On Mon, Aug 22, 2016 at 05:24:49PM +0200, Marcus Meissner wrote:
> Hi,
> 
> This seems a bit sore topic, and Mitre does not want to chime in.
> 
> Perhaps we need to add more criteria to select CVE assignment.
> 
> - simple DOS (e.g. NULL ptr dereference) when plugging in: No CVE
> - code execution (use after free, write overflows) when plugging in: Assign CVE

I'd classify it differently : something where a bug allows someone
unauthorized to do something he couldn't do differently needs a CVE.
That includes memory corruption, code execution, privilege increases,
local DoS/panic/oops by just executing an exploit, etc. Here we're
speaking about someone plugging some hardware into an open port which
immediately takes the whole system down. Sure, the faulty code makes
this possible. But the hardware is purposely designed for this. I can
also design some hardware which takes the system down and possibly even
fries it without involving the code at all.
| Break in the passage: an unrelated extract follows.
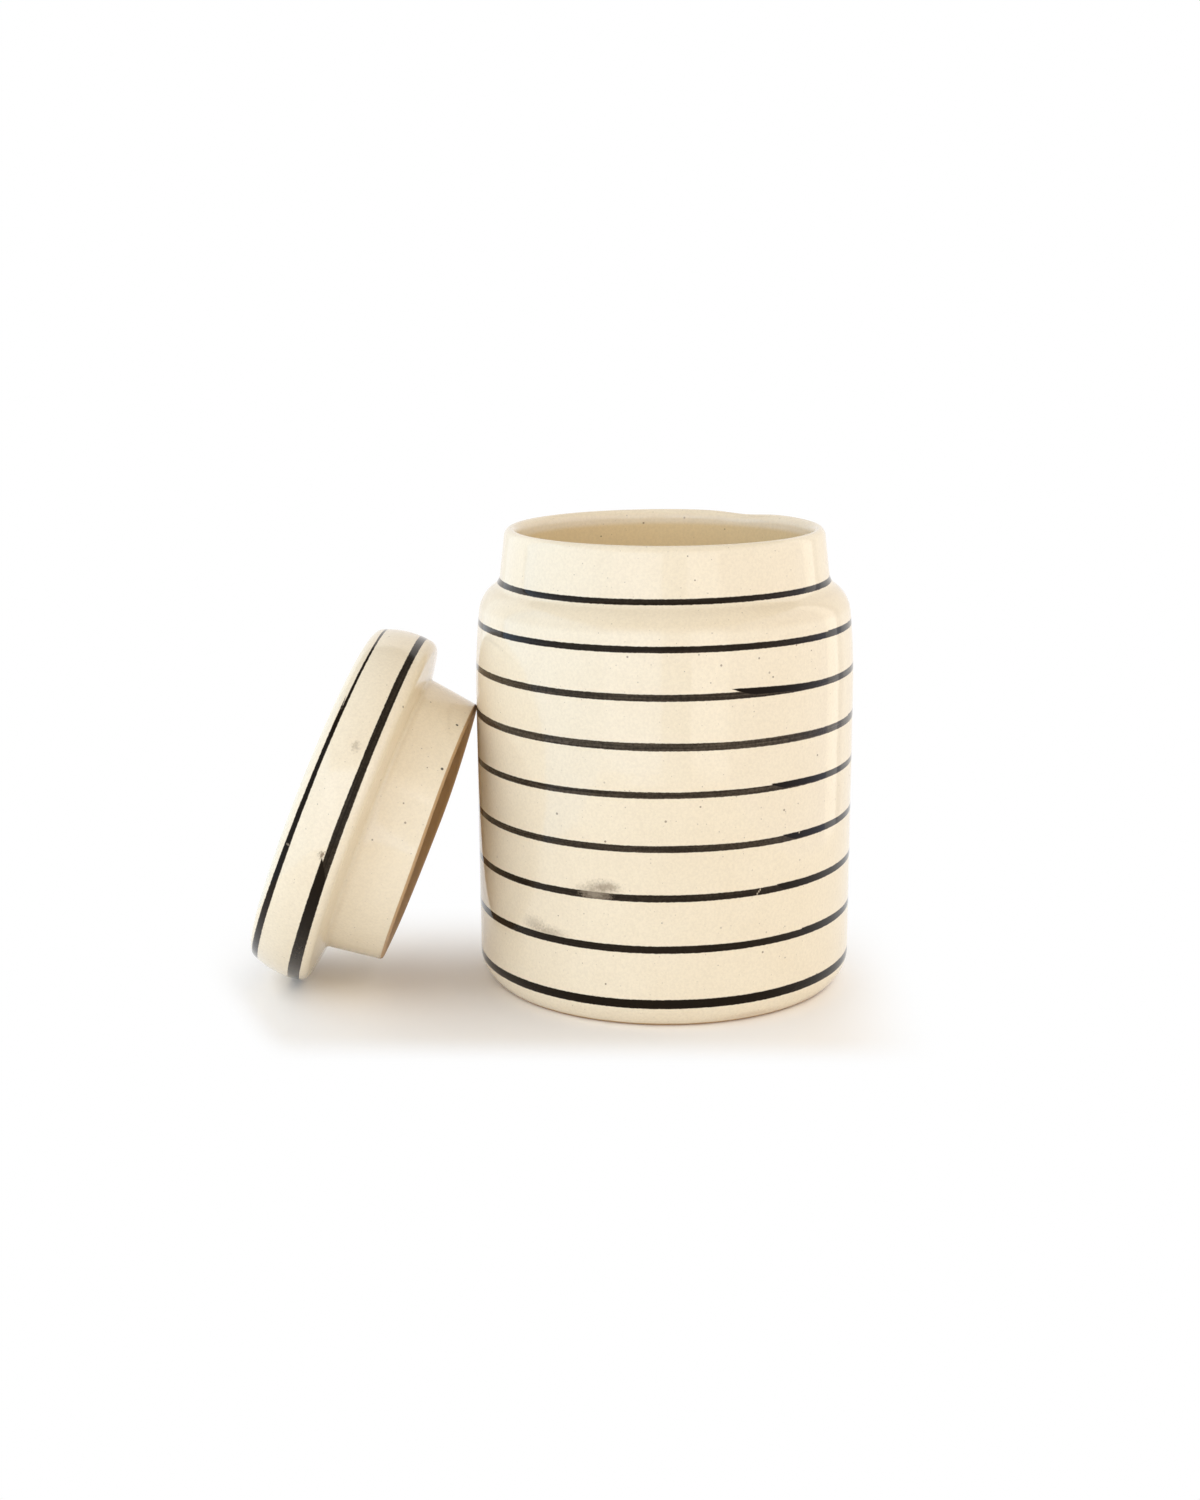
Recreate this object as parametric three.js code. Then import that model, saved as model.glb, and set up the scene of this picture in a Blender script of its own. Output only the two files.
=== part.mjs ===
// Wheel-thrown storage jar with a drop-in lid, glazed cream inside and out.
// Millimetres, +Z up. The jar stands on the origin, and its lid has been lifted off and leans on the
// jar's left side: the lid's edge is on the table and the free rim of its plug is against the wall.
import * as THREE from "three";

// Jar, measured to the outside of the clay
const bodyRadius = 52.4; // straight part of the side
const jarHeight = 126.6; // table to the top of the lip
const wall = 4.6; // thickness of the thrown wall
const floorThickness = 5.4;
const floorCurve = 12; // inside corner between the wall and the floor
const footInset = 3.9; // how far the foot stands in from the side
const footCurve = 9; // rounded turn from the side in to the foot
const taperStart = 82.6; // height where the side begins to draw in
const taperCurve = 195; // the long, slow curve of the upper side
const taperAngle = 6.3; // degrees from upright where the shoulder begins
const shoulderCurve = 9.1;
const neckInset = 7.1; // how far the foot of the neck stands in from the side
const neckCurve = 4.9; // hollow curve between the shoulder and the neck
const neckLean = 6.7; // degrees by which the neck narrows upwards
const lipThickness = 3.7;
const lipRise = 2.6; // height of the rounded top of the lip

// The lip sags a little at one place, where a thumb slowed the turning clay
const dipDepth = 0.7;
const dipBearing = 56; // degrees from +X towards +Y
const dipSpread = 11; // degrees
const dipFade = 12; // height below the lip in which the sag dies out

// Lid, measured along its own axis from the free rim of the plug
const plugClearance = 0.2; // play between the root of the plug and the jar's mouth
const plugTaper = 1.9; // how much narrower the plug is at its free rim
const plugLength = 15.2; // free rim to the ledge that sits on the jar's lip
const plugWall = 3.4;
const plugEdge = 1.1; // rounding of the free rim
const plugFillet = 1.4; // hollow corner between the plug and the ledge
const plugShift = 0.7; // the hand-thrown plug stands this far off the lid's middle
const lidInset = 1.1; // the lid's side stands this far in from the jar's side
const ledgeAngle = 7; // degrees by which the ledge rises away from the plug
const ledgeEdge = 2.9; // rounding between the ledge and the lid's side
const sideCurve = 23.5; // bulging side of the lid
const sideLow = -9.5; // degrees round the bulge where the side begins
const sideHigh = 24; // degrees round the bulge where the side ends
const topEdge = 3; // rounding between the side and the top
const topCrown = 1.4; // how much the top swells at its middle
const topThickness = 6.4;
const hollowCurve = 8; // inside corner between the plug's wall and the top

// How the lid has been put down
const leanAngle = 68.6; // degrees between the lid's axis and upright
const leanTurn = 1.3; // degrees by which its open side turns to the front
const leanForward = 6; // the lid's middle stands this far in front of the jar's middle
const leanGap = 0.3; // air left between the lid and the wall it leans on

const segments = 64;

const radians = THREE.MathUtils.degToRad;

// Points of an arc round (x, y), from one direction to another in radians
function arc(x, y, radius, from, to, steps) {
  const clockwise = to < from;
  return new THREE.EllipseCurve(x, y, radius, radius, from, to, clockwise).getPoints(steps);
}

// A closed solid of revolution about +Z from a profile of (radius, height)
function turned(profile) {
  const geometry = new THREE.LatheGeometry(profile, segments);
  geometry.rotateX(Math.PI / 2);
  return geometry;
}

// Side, shoulder and neck of the jar, drawn as far inside the outer face as inset says
function jarFace(inset) {
  const slope = radians(taperAngle);
  const taper = new THREE.Vector2(bodyRadius - taperCurve, taperStart);
  const toShoulder = new THREE.Vector2(Math.cos(slope), Math.sin(slope));
  const shoulder = taper.clone().addScaledVector(toShoulder, taperCurve - shoulderCurve);
  const lean = radians(neckLean);
  const hollowX = bodyRadius - neckInset + neckCurve * Math.cos(lean);
  const reach = shoulderCurve + neckCurve;
  const rise = Math.sqrt(reach ** 2 - (hollowX - shoulder.x) ** 2);
  const hollow = new THREE.Vector2(hollowX, shoulder.y + rise);
  const turn = Math.atan2(rise, hollow.x - shoulder.x);
  return [
    ...arc(taper.x, taper.y, taperCurve - inset, 0, slope, 5),
    ...arc(shoulder.x, shoulder.y, Math.max(shoulderCurve - inset, 1), slope, turn, 6).slice(1),
    ...arc(hollow.x, hollow.y, neckCurve + inset, Math.PI + turn, Math.PI + lean, 5).slice(1),
  ];
}

// Rounded foot, from the table up to the side
function footFace() {
  const centre = bodyRadius - footCurve;
  const reach = bodyRadius - footInset - centre;
  const start = -Math.acos(reach / footCurve);
  return arc(centre, -footCurve * Math.sin(start), footCurve, start, 0, 6);
}

// The lip is half an ellipse, whose outer end runs on from the leaning neck
const outside = [...footFace(), ...jarFace(0)];
const neckFoot = outside.at(-1);
const lipHalf = lipThickness / 2;
const lipStart = Math.atan((lipRise / lipHalf) * Math.tan(radians(neckLean)));
const lipBase = jarHeight - lipRise;
const lipOuterHeight = lipBase + lipRise * Math.sin(lipStart);
const lipOuter = neckFoot.x - Math.tan(radians(neckLean)) * (lipOuterHeight - neckFoot.y);
const lipCentre = lipOuter - lipHalf * Math.cos(lipStart);
const mouthRadius = lipCentre - lipHalf;
const lipTop = Math.PI / 2;
const lipFront = new THREE.EllipseCurve(lipCentre, lipBase, lipHalf, lipRise, lipStart, lipTop);
const lipBack = new THREE.EllipseCurve(lipCentre, lipBase, lipHalf, lipRise, lipTop, Math.PI);
outside.push(...lipFront.getPoints(4), ...lipBack.getPoints(4).slice(1));

function jarProfile() {
  const floorCorner = bodyRadius - wall - floorCurve;
  return [
    new THREE.Vector2(0, 0),
    ...outside,
    ...jarFace(wall).reverse(),
    ...arc(floorCorner, floorThickness + floorCurve, floorCurve, 0, -Math.PI / 2, 6),
    new THREE.Vector2(0, floorThickness),
  ];
}

// Lowers the lip where it sags
function sagLip(geometry) {
  const position = geometry.getAttribute("position");
  const point = new THREE.Vector3();
  for (let i = 0; i < position.count; i++) {
    point.fromBufferAttribute(position, i);
    const bearing = THREE.MathUtils.radToDeg(Math.atan2(point.y, point.x));
    const share = THREE.MathUtils.smoothstep(point.z, jarHeight - dipFade, jarHeight);
    const dip = dipDepth * Math.exp(-(((bearing - dipBearing) / dipSpread) ** 2));
    position.setZ(i, point.z - dip * share);
  }
}

// Outside radius of the jar at a height, read off its own outline
function jarRadiusAt(height) {
  const above = outside.findIndex((point) => point.y >= height);
  if (above < 1) return outside[0].x;
  const [low, high] = [outside[above - 1], outside[above]];
  return THREE.MathUtils.mapLinear(height, low.y, high.y, low.x, high.x);
}

// Two runs of the lid's profile: the plug with its hollow, which fits the jar's mouth, and then the
// disc above it, whose side lines up with the jar's side
function lidProfile() {
  const plugRoot = mouthRadius - plugClearance;
  const plugTip = plugRoot - plugTaper;
  const plugLean = Math.atan(plugTaper / plugLength);
  const boreRadius = plugTip - plugWall;
  const ledge = radians(ledgeAngle);
  const low = radians(sideLow);
  const high = radians(sideHigh);

  const bulgeX = bodyRadius - lidInset - sideCurve;
  const ledgeEdgeX = bulgeX + (sideCurve - ledgeEdge) * Math.cos(low);
  const ledgeEdgeY = plugLength + Math.tan(ledge) * (ledgeEdgeX - plugRoot) + ledgeEdge / Math.cos(ledge);
  const bulgeY = ledgeEdgeY - (sideCurve - ledgeEdge) * Math.sin(low);
  const topEdgeX = bulgeX + (sideCurve - topEdge) * Math.cos(high);
  const topEdgeY = bulgeY + (sideCurve - topEdge) * Math.sin(high);

  // The top is a shallow cap that runs on from its rounded edge
  const capAngle = 2 * Math.atan(topCrown / topEdgeX);
  const capRadius = topEdgeX / Math.sin(capAngle);
  const top = topEdgeY + topEdge + topCrown;
  const ceiling = top - topThickness;

  // The fillet touches both the sloping plug and the rising ledge
  const opening = Math.PI / 2 - ledge + plugLean;
  const filletReach = plugFillet / Math.tan(opening / 2);
  const filletX = plugRoot - filletReach * Math.sin(plugLean) + plugFillet * Math.cos(plugLean);
  const filletY = plugLength - filletReach * Math.cos(plugLean) - plugFillet * Math.sin(plugLean);

  const plug = [
    new THREE.Vector2(0, ceiling),
    ...arc(boreRadius - hollowCurve, ceiling - hollowCurve, hollowCurve, Math.PI / 2, 0, 5),
    ...arc(boreRadius + plugEdge, plugEdge, plugEdge, -Math.PI, -Math.PI / 2, 3),
    ...arc(plugTip - plugEdge, plugEdge, plugEdge, -Math.PI / 2, 0, 3),
    ...arc(filletX, filletY, plugFillet, Math.PI + plugLean, Math.PI / 2 + ledge, 3),
  ];
  const disc = [
    ...arc(ledgeEdgeX, ledgeEdgeY, ledgeEdge, ledge - Math.PI / 2, low, 4),
    ...arc(bulgeX, bulgeY, sideCurve, low, high, 7).slice(1),
    ...arc(topEdgeX, topEdgeY, topEdge, high, Math.PI / 2 - capAngle, 4).slice(1),
    ...arc(0, top - capRadius, capRadius, Math.PI / 2 - capAngle, Math.PI / 2, 4).slice(1),
  ];
  return { plug, disc };
}

// Turns the lid's profile, and moves the plug's share of each of its copies off the middle
function lidGeometry() {
  const { plug, disc } = lidProfile();
  const geometry = turned([...plug, ...disc]);
  const position = geometry.getAttribute("position");
  const copy = plug.length + disc.length;
  for (let i = 0; i < position.count; i++) {
    if (i % copy < plug.length) position.setX(i, position.getX(i) + plugShift);
  }
  return geometry;
}

// Turns the lid as it leans, then sets it on the table and moves it up to the wall
function leanLid(lid) {
  lid.rotation.set(0, -radians(leanAngle), -radians(leanTurn), "ZYX");
  const position = lid.geometry.getAttribute("position");
  const corners = [];
  for (let i = 0; i < position.count; i++) {
    corners.push(new THREE.Vector3().fromBufferAttribute(position, i).applyEuler(lid.rotation));
  }
  lid.position.y = -leanForward;
  lid.position.z = -Math.min(...corners.map((corner) => corner.z));
  lid.position.x = Infinity;
  for (const corner of corners) {
    const depth = corner.y + lid.position.y;
    const height = corner.z + lid.position.z;
    const clear = jarRadiusAt(height) + leanGap;
    if (Math.abs(depth) < clear && height < jarHeight) {
      const wallX = -Math.sqrt(clear ** 2 - depth ** 2);
      lid.position.x = Math.min(lid.position.x, wallX - corner.x);
    }
  }
}

const glaze = new THREE.MeshStandardMaterial({ color: 0xeee0c8, roughness: 0.2, metalness: 0 });

const jarGeometry = turned(jarProfile());
sagLip(jarGeometry);
const jar = new THREE.Mesh(jarGeometry, glaze);
jar.name = "jar_body";

const lid = new THREE.Mesh(lidGeometry(), glaze.clone());
lid.name = "lid";
leanLid(lid);

const storageJar = new THREE.Group();
storageJar.add(jar, lid);

export default storageJar;
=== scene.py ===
# Wheel-thrown storage jar, glazed cream with painted hoops, and its lid, which leans against the jar
from math import acos, atan, atan2, cos, degrees, exp, hypot, pi, radians, sin, tan

import bmesh
import bpy
from mathutils import Matrix, Vector


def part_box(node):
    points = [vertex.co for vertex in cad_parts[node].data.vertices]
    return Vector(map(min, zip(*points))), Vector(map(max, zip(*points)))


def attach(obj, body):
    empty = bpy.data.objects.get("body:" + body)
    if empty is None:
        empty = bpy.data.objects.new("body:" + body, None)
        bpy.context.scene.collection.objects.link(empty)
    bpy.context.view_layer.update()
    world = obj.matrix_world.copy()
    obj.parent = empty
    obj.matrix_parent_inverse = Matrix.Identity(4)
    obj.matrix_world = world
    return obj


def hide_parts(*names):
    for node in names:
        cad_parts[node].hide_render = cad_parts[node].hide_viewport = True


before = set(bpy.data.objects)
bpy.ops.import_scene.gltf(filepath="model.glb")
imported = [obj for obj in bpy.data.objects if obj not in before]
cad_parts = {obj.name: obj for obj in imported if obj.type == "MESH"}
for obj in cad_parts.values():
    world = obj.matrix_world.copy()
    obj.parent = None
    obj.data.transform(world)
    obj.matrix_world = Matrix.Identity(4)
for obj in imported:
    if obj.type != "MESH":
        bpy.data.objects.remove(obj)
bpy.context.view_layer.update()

mm = 0.001  # sizes below are in millimetres, and angles in degrees
weld = 0.001  # points nearer to each other than this become one
rgb = {
    "glaze": (0.945, 0.81, 0.60),
    # warmer clay tint for random clouds, and for the bands of pooled glaze and painted shade in creases
    "warmGlaze": (0.80, 0.64, 0.42),
    # painted shade for the inside of the jar
    "insideGlaze": (0.87, 0.68, 0.39),
    "paint": (0.012, 0.008, 0.005),
    "thinPaint": (0.20, 0.155, 0.11),
    "dullShine": (0.14, 0.11, 0.08),
    "iron": (0.16, 0.085, 0.045),
    "darkIron": (0.012, 0.008, 0.006),
    "brownClay": (0.58, 0.37, 0.185),
    "pinkClay": (0.60, 0.42, 0.28),
    "smudge": (0.26, 0.185, 0.115),
}


def addObject(name, data):
    made = bpy.data.objects.new(name, data)
    bpy.context.scene.collection.objects.link(made)
    return made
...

So once this device is
built, if we assign a CVE, nobody will fix it and it will not even
apply to any specific OS. Oh, after just one Google request I found
that I was not the first one to think about it, it already exists :

   http://arstechnica.com/security/2015/10/usb-killer-flash-drive-can-fry-your-computers-innards-in-seconds/

> That said, this leaves malicious USB devices posing as regular keyboards 
> for text injection unclassified ... 

You can't differenciate them from a real keyboard operated by someone
typing from memory. It already happened to me at least once to enter
some hex shell code via a keyboard connected to a KVM to try to recover
access to a remote machine where the password was lost. How is this
different from having an AVR-based Digispark, Trinklet or whatever
allowing you to emulate a keyboard to inject code sequences ? I had
one adding "+ +" to the user's .rhosts 1 minute after being plugged
in some time ago (just as a proof of concept). The OS is not at fault
here, only the user accepting to plug whatever into their system.